Output every line of the data exactly as it appears.
-------- RECORD EXTRACTS --------
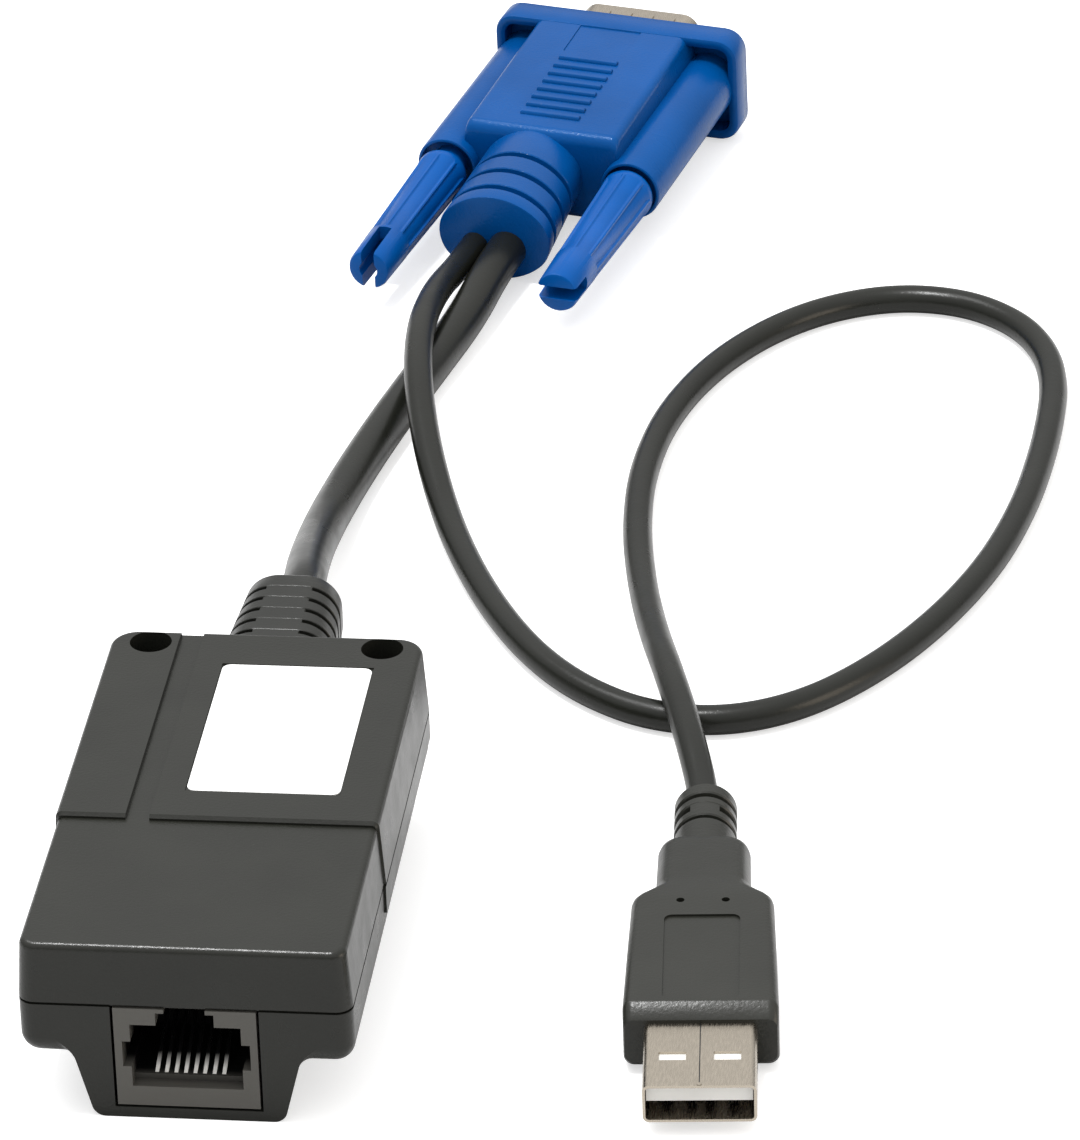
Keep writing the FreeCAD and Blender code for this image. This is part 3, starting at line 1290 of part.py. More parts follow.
video_bends = [
    V(0, 57.5, 13.6),
    V(-1.3, 69.3, 10.1),
    V(-2.2, 82.4, 6.2),
    V(-2.2, 95.2, 3.4),
    V(-0.8, 107.8, video_rest),
    V(1.6, 120.5, video_rest),
    V(4.4, 133.3, video_rest),
    V(7.8, 146.4, 3.2),
]
video_route = [video_start, *video_bends, video_inner, video_exit]
usb_bends = [
    V(3.7, 148.6, 7.2),
    V(3.4, 134.8, 10.25),
    V(4.8, 121.6, 10.25),
    V(7.6, 108.5, 6.2),
    V(11.7, 95.1, 2.6),
    V(16.5, 82.1, usb_rest),
    V(21.5, 71.3, usb_rest),
    V(26.6, 62.9, usb_rest),
    V(32.1, 55.8, usb_rest),
    V(40.0, 51.5, usb_rest),
    V(48.9, 51.0, usb_rest),
    V(57.5, 54.5, usb_rest),
    V(65.4, 63.4, usb_rest),
    V(71.8, 75.5, usb_rest),
    V(76.9, 89.1, usb_rest),
    V(79.9, 103.0, usb_rest),
    V(81.3, 115.3, usb_rest),
    V(81.9, 125.7, usb_rest),
    V(82.6, 134.8, usb_rest),
    V(81.5, 144.0, usb_rest),
    V(76.4, 151.8, usb_rest),
    V(68.4, 156.4, usb_rest),
    V(58.7, 157.1, usb_rest),
    V(48.3, 152.5, usb_rest),
    V(40.1, 140.5, usb_rest),
    V(35.3, 125.7, usb_rest),
    V(33.5, 110.4, usb_rest),
    V(34.2, 95.6, usb_rest),
    V(36.4, 81.2, 2.3),
    V(39.1, 67.5, 5.2),
    V(42.3, 53.9, 8.75),
    V(46.8, 40.2, 8.75),
]
usb_route = [usb_exit, usb_inner, *usb_bends, usb_outer, usb_entry]
cable("video_cable", d.video_bore, video_route)
cable("usb_cable", d.usb_bore, usb_route)

# ---------------------------------------------------------------- hand over

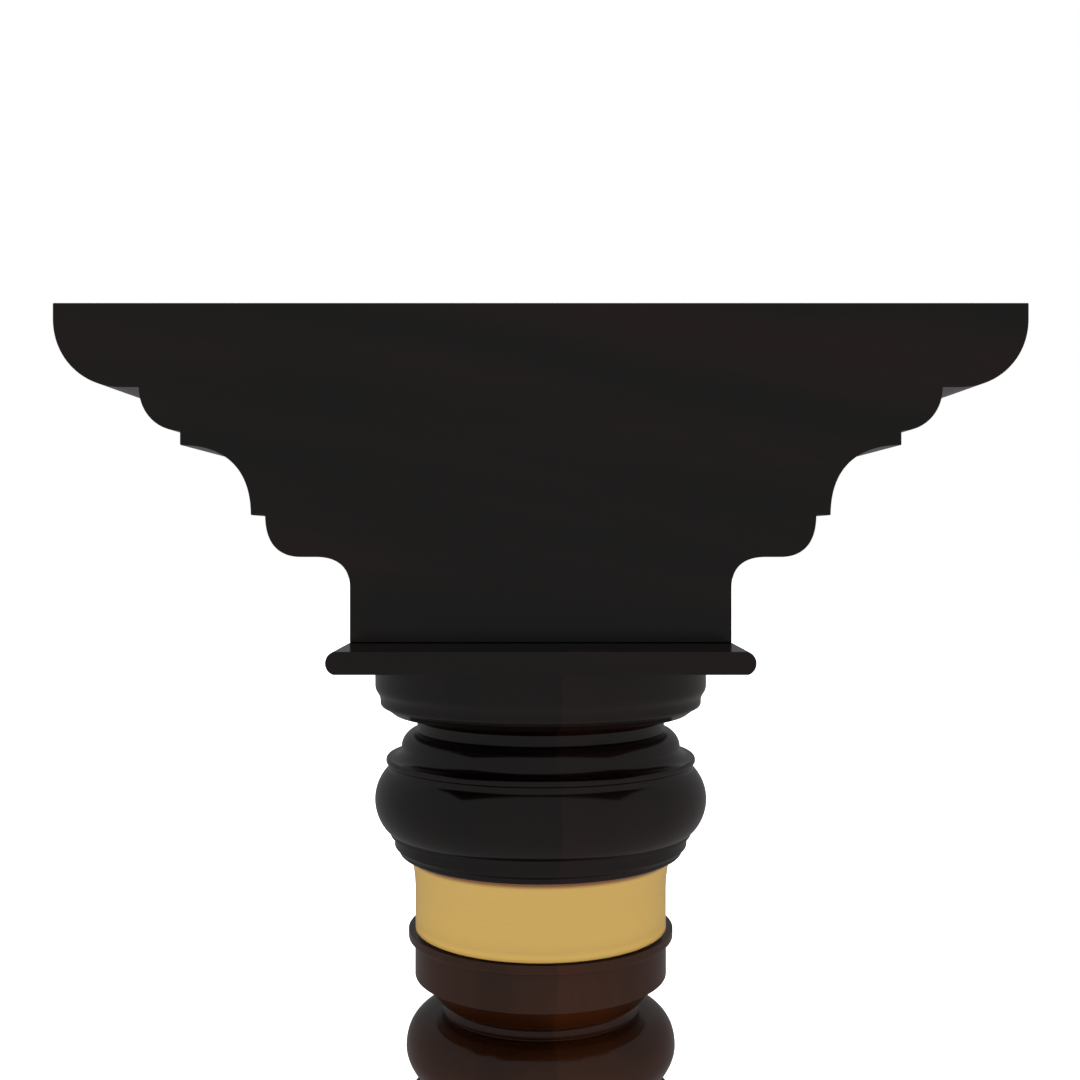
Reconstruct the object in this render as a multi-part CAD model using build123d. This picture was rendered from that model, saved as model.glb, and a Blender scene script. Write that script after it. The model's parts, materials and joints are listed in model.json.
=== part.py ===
--------
**WRITTEN REPLY**
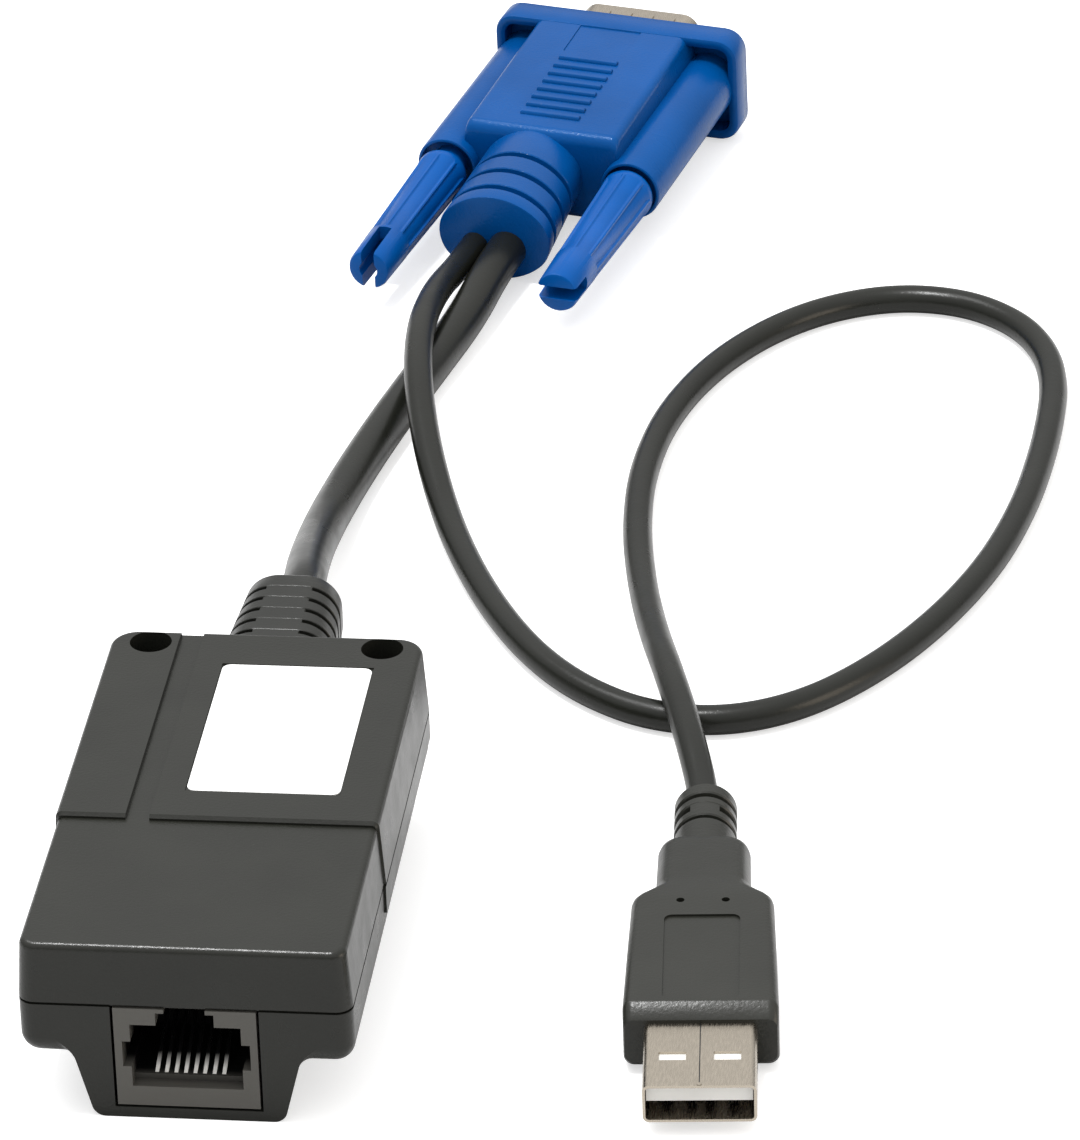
Keep writing the FreeCAD and Blender code for this image. This is part 3, starting at line 1290 of part.py. More parts follow.
video_bends = [
    V(0, 57.5, 13.6),
    V(-1.3, 69.3, 10.1),
    V(-2.2, 82.4, 6.2),
    V(-2.2, 95.2, 3.4),
    V(-0.8, 107.8, video_rest),
    V(1.6, 120.5, video_rest),
    V(4.4, 133.3, video_rest),
    V(7.8, 146.4, 3.2),
]
video_route = [video_start, *video_bends, video_inner, video_exit]
usb_bends = [
    V(3.7, 148.6, 7.2),
    V(3.4, 134.8, 10.25),
    V(4.8, 121.6, 10.25),
    V(7.6, 108.5, 6.2),
    V(11.7, 95.1, 2.6),
    V(16.5, 82.1, usb_rest),
    V(21.5, 71.3, usb_rest),
    V(26.6, 62.9, usb_rest),
    V(32.1, 55.8, usb_rest),
    V(40.0, 51.5, usb_rest),
    V(48.9, 51.0, usb_rest),
    V(57.5, 54.5, usb_rest),
    V(65.4, 63.4, usb_rest),
    V(71.8, 75.5, usb_rest),
    V(76.9, 89.1, usb_rest),
    V(79.9, 103.0, usb_rest),
    V(81.3, 115.3, usb_rest),
    V(81.9, 125.7, usb_rest),
    V(82.6, 134.8, usb_rest),
    V(81.5, 144.0, usb_rest),
    V(76.4, 151.8, usb_rest),
    V(68.4, 156.4, usb_rest),
    V(58.7, 157.1, usb_rest),
    V(48.3, 152.5, usb_rest),
    V(40.1, 140.5, usb_rest),
    V(35.3, 125.7, usb_rest),
    V(33.5, 110.4, usb_rest),
    V(34.2, 95.6, usb_rest),
    V(36.4, 81.2, 2.3),
    V(39.1, 67.5, 5.2),
    V(42.3, 53.9, 8.75),
    V(46.8, 40.2, 8.75),
]
usb_route = [usb_exit, usb_inner, *usb_bends, usb_outer, usb_entry]
cable("video_cable", d.video_bore, video_route)
cable("usb_cable", d.usb_bore, usb_route)

# ---------------------------------------------------------------- hand over

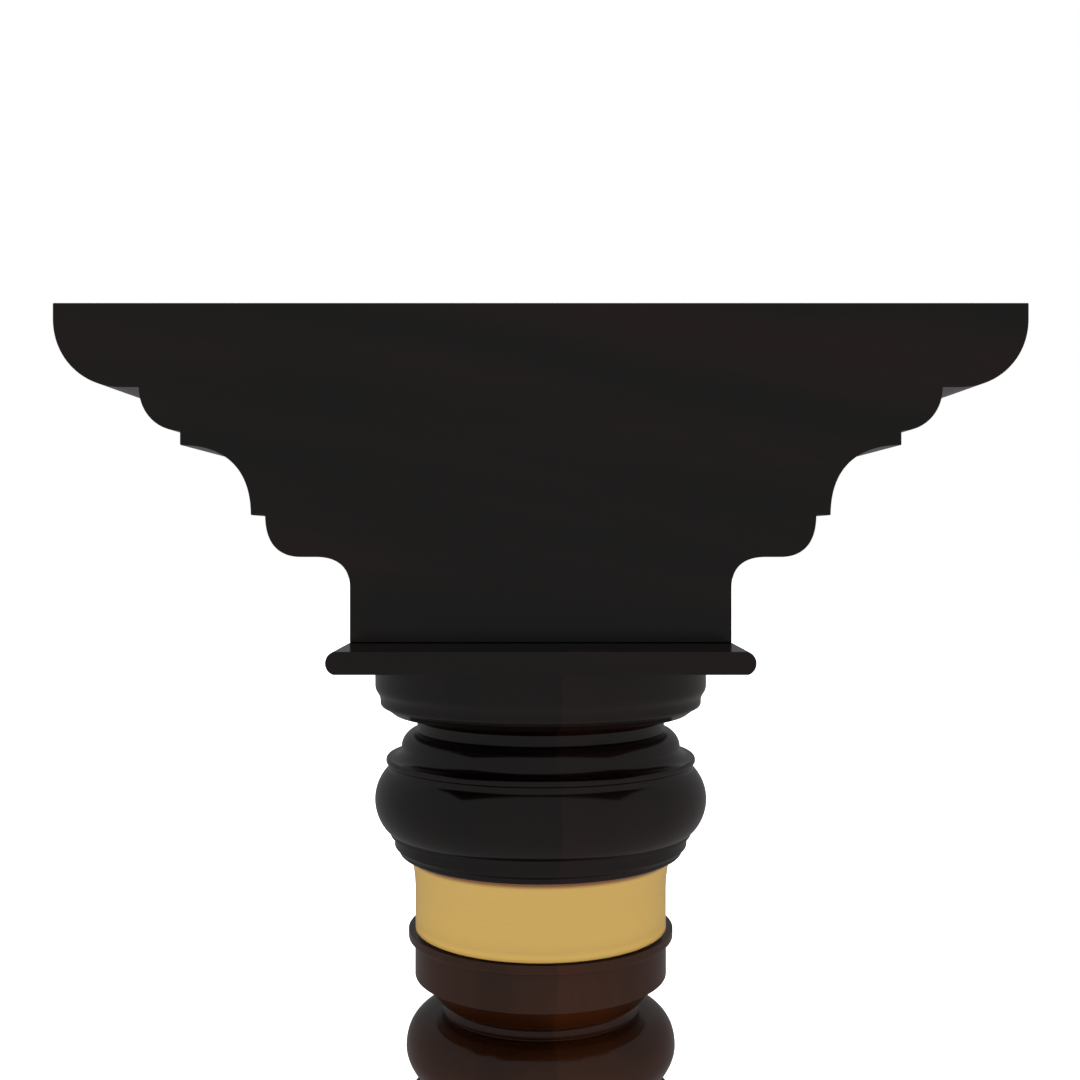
Reconstruct the object in this render as a multi-part CAD model using build123d. This picture was rendered from that model, saved as model.glb, and a Blender scene script. Write that script after it. The model's parts, materials and joints are listed in model.json.
=== part.py ===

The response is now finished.